» **TASK REQUIREMENTS**: Answer with a single number: the count of lines that include the string "where".

### THE RECORDS

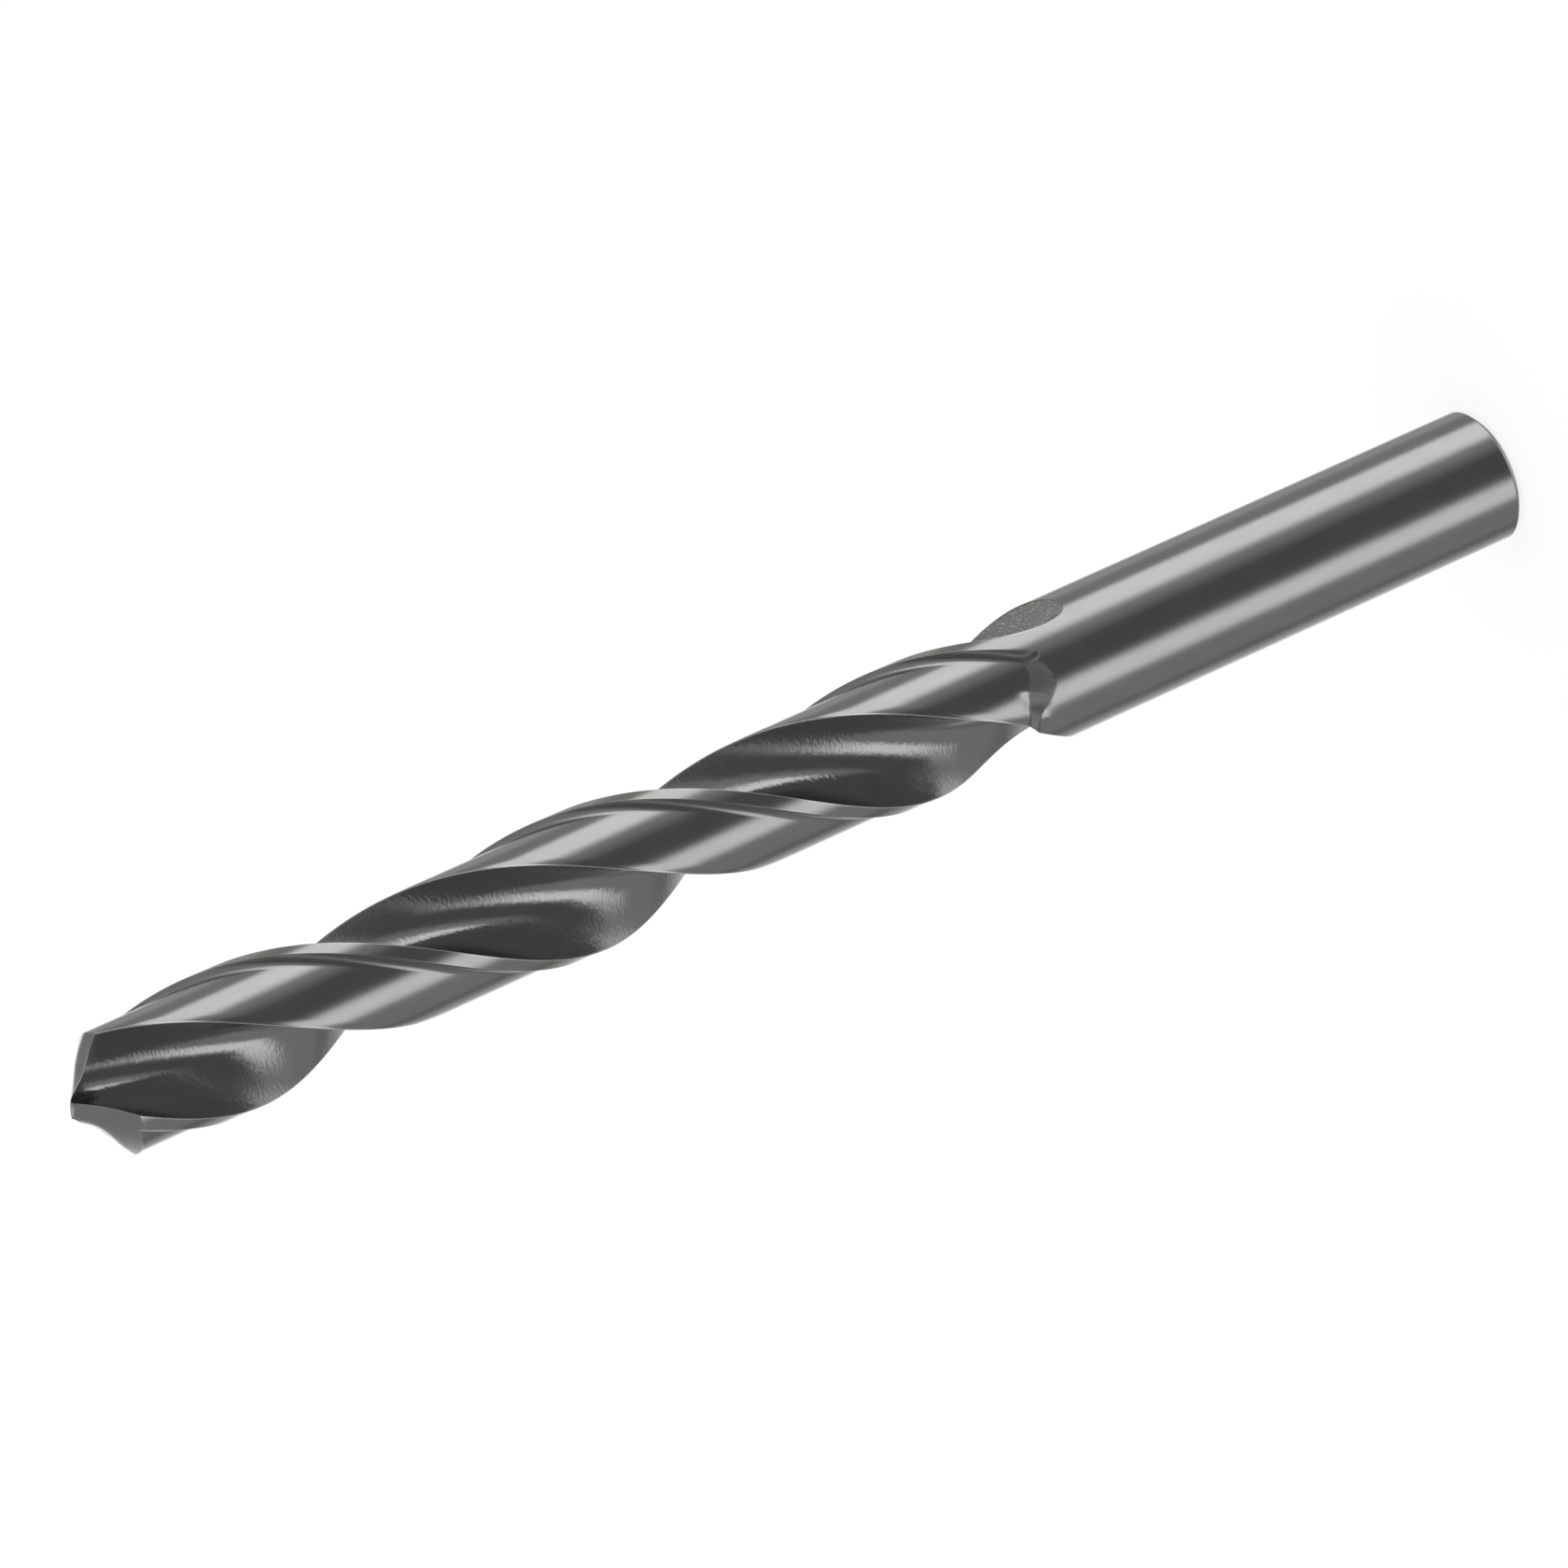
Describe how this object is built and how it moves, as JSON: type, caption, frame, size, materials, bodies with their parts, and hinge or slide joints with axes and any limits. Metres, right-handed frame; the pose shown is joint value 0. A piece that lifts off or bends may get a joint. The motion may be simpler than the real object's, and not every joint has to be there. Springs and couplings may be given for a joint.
{
  "type": "twist drill bit",
  "caption": "Twist drill bit with a plain parallel shank, two helical flutes with margins and body clearance, and a relieved point with a chisel edge.",
  "frame": {"origin": "centre of the shank's flat end face, on which the bit stands", "axes": "+Z along the drill's axis towards the point, +X along the first cutting lip"},
  "size_m": [0.013, 0.013, 0.151],
  "materials": {
    "drill_bit": "black oxide over ground high-speed steel, satin on the shank and semi-gloss in the flutes"
  },
  "bodies": {
    "root": {"drill_bit": "drill_bit"}
  },
  "joints": []
}
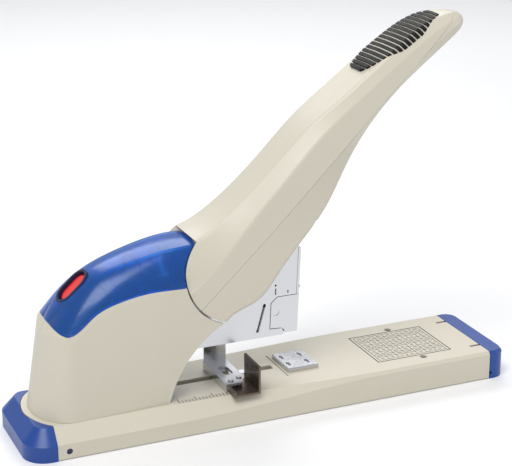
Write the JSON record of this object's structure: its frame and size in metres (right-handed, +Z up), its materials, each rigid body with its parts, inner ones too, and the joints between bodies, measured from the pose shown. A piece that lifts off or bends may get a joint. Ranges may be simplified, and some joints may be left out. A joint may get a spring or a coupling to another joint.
{
  "type": "heavy-duty stapler",
  "caption": "Long-arm heavy-duty desk stapler: flat base with anvil and sliding paper guide, hinged steel head with staple drawer, moulded column and lever handle.",
  "frame": {"origin": "centre of the footprint, on the underside of the mat", "axes": "+X along the base towards the anvil end, +Y across the base, +Z up"},
  "size_m": [0.29, 0.0644, 0.2146],
  "materials": {
    "cream_plastic": "fine-grained moulded beige plastic",
    "blue_clear": "clear royal-blue moulded plastic, polished",
    "blue_plastic": "royal-blue moulded plastic",
    "red_plastic": "bright red moulded plastic",
    "dark_plastic": "dark moulded plastic",
    "rib_rubber": "black ribbed grip rubber",
    "mat_rubber": "dark non-slip mat",
    "plated_steel": "bright nickel-plated sheet steel",
    "zinc_steel": "zinc-plated steel, brushed",
    "spring_steel": "drawn spring wire",
    "bronze_plate": "dark bronze-coloured plated sheet",
    "staple_wire": "bright drawn staple wire"
  },
  "bodies": {
    "base": {"base_shell": "cream_plastic", "base_plate": "zinc_steel", "base_mat": "mat_rubber", "base_screws": "spring_steel", "chart_screws": "dark_plastic", "side_screws": "dark_plastic", "front_cap": "blue_plastic", "rear_cap": "blue_plastic", "anvil_plate": "plated_steel", "anvil_block": "zinc_steel", "frame_near": "zinc_steel", "frame_far": "zinc_steel", "frame_spacers": "zinc_steel", "frame_screws": "spring_steel", "handle_pin": "plated_steel", "head_pin": "plated_steel", "housing_near": "cream_plastic", "housing_far": "cream_plastic", "top_cover": "blue_clear", "button_sleeve": "dark_plastic", "button_cup": "dark_plastic", "button_spring": "spring_steel", "lift_spring": "spring_steel"},
    "guide": {"guide_fence": "bronze_plate", "guide_carrier": "plated_steel", "guide_slider": "zinc_steel", "guide_rivets": "plated_steel"},
    "head": {"head_frame": "plated_steel", "front_plate": "plated_steel", "head_bushes": "zinc_steel", "latch_pin": "zinc_steel"},
    "driver": {"driver_blade": "zinc_steel", "driver_ram": "zinc_steel"},
    "drawer": {"magazine": "zinc_steel", "magazine_core": "zinc_steel", "drawer_nose": "plated_steel", "nose_rivets": "plated_steel", "staple_strip": "staple_wire", "pusher_rod": "zinc_steel", "pusher_spring": "spring_steel"},
    "pusher_block": {"pusher": "dark_plastic"},
    "latch_lever": {"latch": "zinc_steel"},
    "handle": {"handle_upper": "cream_plastic", "handle_lower": "cream_plastic", "handle_lever": "zinc_steel", "roller_pin": "zinc_steel", "drive_roller": "zinc_steel", "grip_ribs": "rib_rubber", "handle_spring": "spring_steel"},
    "button": {"release_button": "red_plastic"}
  },
  "joints": [
    {"name": "handle_swing", "type": "hinge", "parent": "base", "child": "handle", "pos_m": [-0.0212, 0, 0.0881], "axis": [0, 1, 0], "range_deg": [0, 45], "stiffness_Nm_per_rad": 1.2, "springref_deg": -20.05, "deforming": ["handle_spring"]},
    {"name": "head_swing", "type": "hinge", "parent": "base", "child": "head", "pos_m": [-0.112, 0, 0.046], "axis": [0, 1, 0], "range_deg": [0, 9.2], "deforming": ["lift_spring"]},
    {"name": "driver_slide", "type": "slide", "parent": "head", "child": "driver", "axis": [-0.0419, 0, -0.9991], "range_m": [0, 0.0156]},
    {"name": "guide_slide", "type": "slide", "parent": "base", "child": "guide", "axis": [1, 0, 0], "range_m": [-0.024, 0.008]},
    {"name": "drawer_slide", "type": "slide", "parent": "head", "child": "drawer", "axis": [-1, 0, 0], "range_m": [-0.085, 0]},
    {"name": "pusher_slide", "type": "slide", "parent": "drawer", "child": "pusher_block", "axis": [1, 0, 0], "range_m": [-0.04, 0], "stiffness_N_per_m": 40, "springref_m": 0.02, "deforming": ["pusher_spring"]},
    {"name": "button_press", "type": "slide", "parent": "base", "child": "button", "axis": [0.6691, 0, -0.7431], "range_m": [0, 0.0022], "stiffness_N_per_m": 600, "springref_m": -0.001, "deforming": ["button_spring"]},
    {"name": "latch_swing", "type": "hinge", "parent": "head", "child": "latch_lever", "pos_m": [-0.0844, 0, 0.0532], "axis": [0, -1, 0], "range_deg": [0, 15.2]}
  ],
  "couplings": [
    {"joint": "head_swing", "follows": "handle_swing", "ratio": 0.20444},
    {"joint": "driver_slide", "follows": "handle_swing", "m_per_rad": 0.019862},
    {"joint": "latch_swing", "follows": "button_press", "rad_per_m": 120.54}
  ]
}
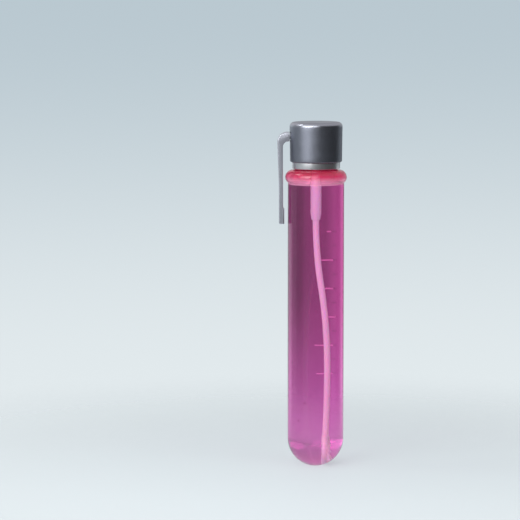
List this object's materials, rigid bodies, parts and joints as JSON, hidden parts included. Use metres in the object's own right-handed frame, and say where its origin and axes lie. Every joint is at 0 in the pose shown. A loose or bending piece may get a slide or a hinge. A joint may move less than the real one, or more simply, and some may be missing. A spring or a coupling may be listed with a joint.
{
  "type": "bubble wand",
  "caption": "Pocket bubble wand: clear pink round-ended tube with a threaded neck, silver screw cap with a pocket clip, and a bowed dipping wand with a ring.",
  "frame": {"origin": "centre of the round end, on the tube's axis, where the straight barrel begins", "axes": "+Z along the tube's axis towards the cap; the pocket clip is on the -X side; the wand bows towards +X and its ring is pierced along X"},
  "size_m": [0.0235, 0.0208, 0.1172],
  "materials": {
    "tube_plastic": "clear pink moulded plastic, glossy",
    "seal_rubber": "soft white foam rubber, matte",
    "wand_plastic": "pale natural plastic, slightly milky, satin",
    "liner_plastic": "grey moulded plastic, satin",
    "silver_plastic": "silver metallic moulded plastic, satin sheen",
    "bubble_liquid": "clear, slightly pink soap liquid"
  },
  "bodies": {
    "tube": {"tube": "tube_plastic"},
    "seal": {"seal_washer": "seal_rubber"},
    "wand": {"wand_sleeve": "wand_plastic", "wand_stem": "wand_plastic"},
    "cap": {"cap_liner": "liner_plastic", "cap_shell": "silver_plastic"},
    "clip": {"pocket_clip": "silver_plastic"}
  },
  "joints": [
    {"name": "cap_draw", "type": "slide", "parent": "tube", "child": "seal", "axis": [0, 0, 1], "range_m": [0, 0.115]},
    {"name": "thread_lift", "type": "slide", "parent": "seal", "child": "wand", "axis": [0, 0, 1], "range_m": [0, 0.00313]},
    {"name": "cap_unscrew", "type": "hinge", "parent": "wand", "child": "cap", "pos_m": [0, 0, 0.1], "axis": [0, 0, 1], "range_deg": [0, 450]},
    {"name": "clip_flex", "type": "hinge", "parent": "cap", "child": "clip", "pos_m": [-0.00863, 0, 0.10275], "axis": [0, 1, 0], "range_deg": [0, 7], "stiffness_Nm_per_rad": 1}
  ],
  "couplings": [
    {"joint": "thread_lift", "follows": "cap_unscrew", "m_per_rad": 0.00039789}
  ]
}
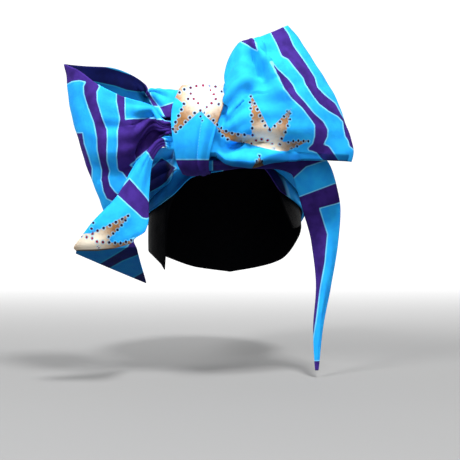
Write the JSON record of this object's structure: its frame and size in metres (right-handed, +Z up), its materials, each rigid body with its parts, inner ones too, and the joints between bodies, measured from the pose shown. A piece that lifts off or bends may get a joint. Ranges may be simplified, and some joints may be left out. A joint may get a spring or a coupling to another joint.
{
  "type": "head wrap",
  "caption": "Printed cotton head wrap over a satin band, knotted at the front into a large bow with a turned-under tail and a long pointed tail.",
  "frame": {"origin": "middle of the head that the wrap sits on, level with the brow", "axes": "+Z up, the wearer looks along -Y, +X is on the right of a viewer who faces the wearer"},
  "size_m": [0.268, 0.2653, 0.3247],
  "materials": {
    "satin": "smooth black satin with a soft sheen",
    "cotton_crown": "printed plain-weave cotton, blue with purple bands",
    "cotton_wraps": "printed plain-weave cotton, blue with purple bands, folded",
    "cotton_knot": "printed plain-weave cotton with a starfish in cream and tan",
    "cotton_loops": "printed plain-weave cotton, light blue with purple bands",
    "cotton_tails": "printed plain-weave cotton, light blue with purple bands"
  },
  "bodies": {
    "root": {"satin_band": "satin", "crown": "cotton_crown", "side_wrap_left": "cotton_wraps", "side_wrap_right": "cotton_wraps", "knot": "cotton_knot", "bow_loop_left": "cotton_loops", "bow_loop_right": "cotton_loops", "tail_left": "cotton_tails", "tail_right": "cotton_tails"}
  },
  "joints": []
}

######

» **FULL RESPONSE**: 2